◆ **Written instruction**:
Please output the lines shown below exactly as they appear.

◆ **Collected material**:
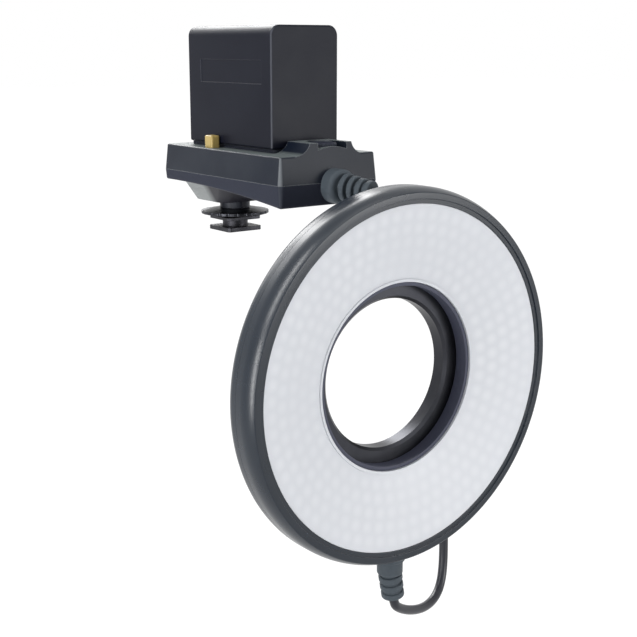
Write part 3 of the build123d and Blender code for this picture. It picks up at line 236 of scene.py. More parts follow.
def mouldedFinish(name, look):
    material, tree, shader, place = newMaterial(name)
    cloud = noise(tree, place, mouldingAndPaintedLight["cloudScale"], 4.0)
    fine = noise(tree, place, 1 / look["grain"], 2.0, 0.6)
    tone = mathNode(tree, "MAXIMUM", wornEdges(tree), spread(tree, cloud, 0.0, mouldingAndPaintedLight["cloudShare"]))
    colour = blendColours(tree, tone, look["colour"], look["worn"])
    geometry = tree.nodes.new("ShaderNodeNewGeometry")
    normalX, normalY, normalZ = splitAxes(tree, geometry.outputs["Normal"])
    if "paintedTopLight" in look:
        # Painted light: lighter where it faces up, as if lit from above
        level = spread(tree, normalZ, 0, 1, *mouldingAndPaintedLight["paintedTopLightRamp"])
        colour = blendColours(tree, level, colour, look["paintedTopLight"])
    if "paintedCornerSheen" in look:
        # Painted highlight: lighter on the upright round corners, as a sheen
        corner = mathNode(tree, "ABSOLUTE", mathNode(tree, "MULTIPLY", normalX, normalY))
        corner = spread(tree, corner, 0, 1, *mouldingAndPaintedLight["paintedCornerSheenRamp"])
        colour = blendColours(tree, corner, colour, look["paintedCornerSheen"])
    if "paintedFrontShade" in look:
        # Painted shade: darker towards the front, where the boss lies in shade
        depth = splitAxes(tree, place)[1]
        front = spread(tree, depth, 1, 0, look["frontTo"], look["frontFrom"])
        colour = blendColours(tree, front, colour, look["paintedFrontShade"])
    tree.links.new(colour, shader.inputs["Base Color"])
    tree.links.new(spread(tree, cloud, *look["rough"]), shader.inputs["Roughness"])
    tree.links.new(relief(tree, fine, look["depth"]), shader.inputs["Normal"])
    shader.inputs["Specular IOR Level"].default_value = look["gloss"]
    return material


def metalFinish(name, look):
    material, tree, shader, place = newMaterial(name)
    cloud = noise(tree, place, metalSurface["cloudScale"], 4.0)
    fine = noise(tree, place, metalSurface["grainScale"], 2.0)
    shader.inputs["Metallic"].default_value = 1.0
    colour = blendColours(tree, spread(tree, cloud, 0, 1), look["colour"], look["dull"])
    tree.links.new(colour, shader.inputs["Base Color"])
    tree.links.new(spread(tree, cloud, *look["rough"]), shader.inputs["Roughness"])
    tree.links.new(relief(tree, fine, metalSurface["depth"]), shader.inputs["Normal"])
    return material


for finishName, look in finishes.items():
    materials[finishName] = mouldedFinish(finishName, look)
for finishName, look in metals.items():
    materials[finishName] = metalFinish(finishName, look)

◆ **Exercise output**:
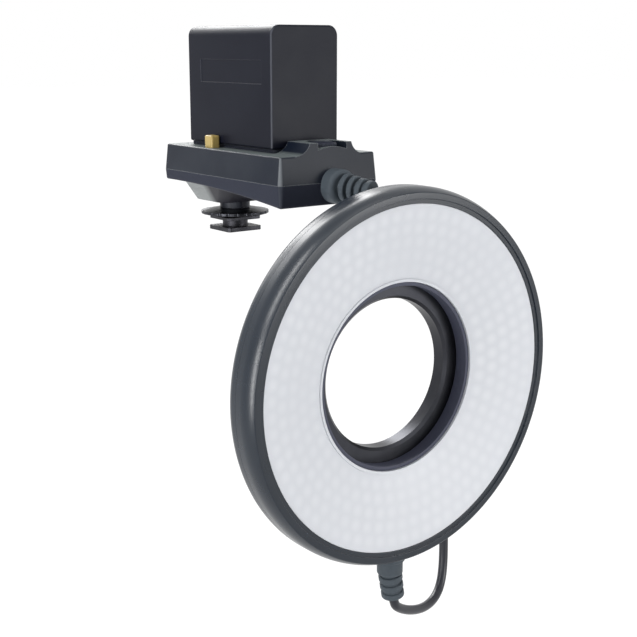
Write part 3 of the build123d and Blender code for this picture. It picks up at line 236 of scene.py. More parts follow.
def mouldedFinish(name, look):
    material, tree, shader, place = newMaterial(name)
    cloud = noise(tree, place, mouldingAndPaintedLight["cloudScale"], 4.0)
    fine = noise(tree, place, 1 / look["grain"], 2.0, 0.6)
    tone = mathNode(tree, "MAXIMUM", wornEdges(tree), spread(tree, cloud, 0.0, mouldingAndPaintedLight["cloudShare"]))
    colour = blendColours(tree, tone, look["colour"], look["worn"])
    geometry = tree.nodes.new("ShaderNodeNewGeometry")
    normalX, normalY, normalZ = splitAxes(tree, geometry.outputs["Normal"])
    if "paintedTopLight" in look:
        # Painted light: lighter where it faces up, as if lit from above
        level = spread(tree, normalZ, 0, 1, *mouldingAndPaintedLight["paintedTopLightRamp"])
        colour = blendColours(tree, level, colour, look["paintedTopLight"])
    if "paintedCornerSheen" in look:
        # Painted highlight: lighter on the upright round corners, as a sheen
        corner = mathNode(tree, "ABSOLUTE", mathNode(tree, "MULTIPLY", normalX, normalY))
        corner = spread(tree, corner, 0, 1, *mouldingAndPaintedLight["paintedCornerSheenRamp"])
        colour = blendColours(tree, corner, colour, look["paintedCornerSheen"])
    if "paintedFrontShade" in look:
        # Painted shade: darker towards the front, where the boss lies in shade
        depth = splitAxes(tree, place)[1]
        front = spread(tree, depth, 1, 0, look["frontTo"], look["frontFrom"])
        colour = blendColours(tree, front, colour, look["paintedFrontShade"])
    tree.links.new(colour, shader.inputs["Base Color"])
    tree.links.new(spread(tree, cloud, *look["rough"]), shader.inputs["Roughness"])
    tree.links.new(relief(tree, fine, look["depth"]), shader.inputs["Normal"])
    shader.inputs["Specular IOR Level"].default_value = look["gloss"]
    return material


def metalFinish(name, look):
    material, tree, shader, place = newMaterial(name)
    cloud = noise(tree, place, metalSurface["cloudScale"], 4.0)
    fine = noise(tree, place, metalSurface["grainScale"], 2.0)
    shader.inputs["Metallic"].default_value = 1.0
    colour = blendColours(tree, spread(tree, cloud, 0, 1), look["colour"], look["dull"])
    tree.links.new(colour, shader.inputs["Base Color"])
    tree.links.new(spread(tree, cloud, *look["rough"]), shader.inputs["Roughness"])
    tree.links.new(relief(tree, fine, metalSurface["depth"]), shader.inputs["Normal"])
    return material


for finishName, look in finishes.items():
    materials[finishName] = mouldedFinish(finishName, look)
for finishName, look in metals.items():
    materials[finishName] = metalFinish(finishName, look)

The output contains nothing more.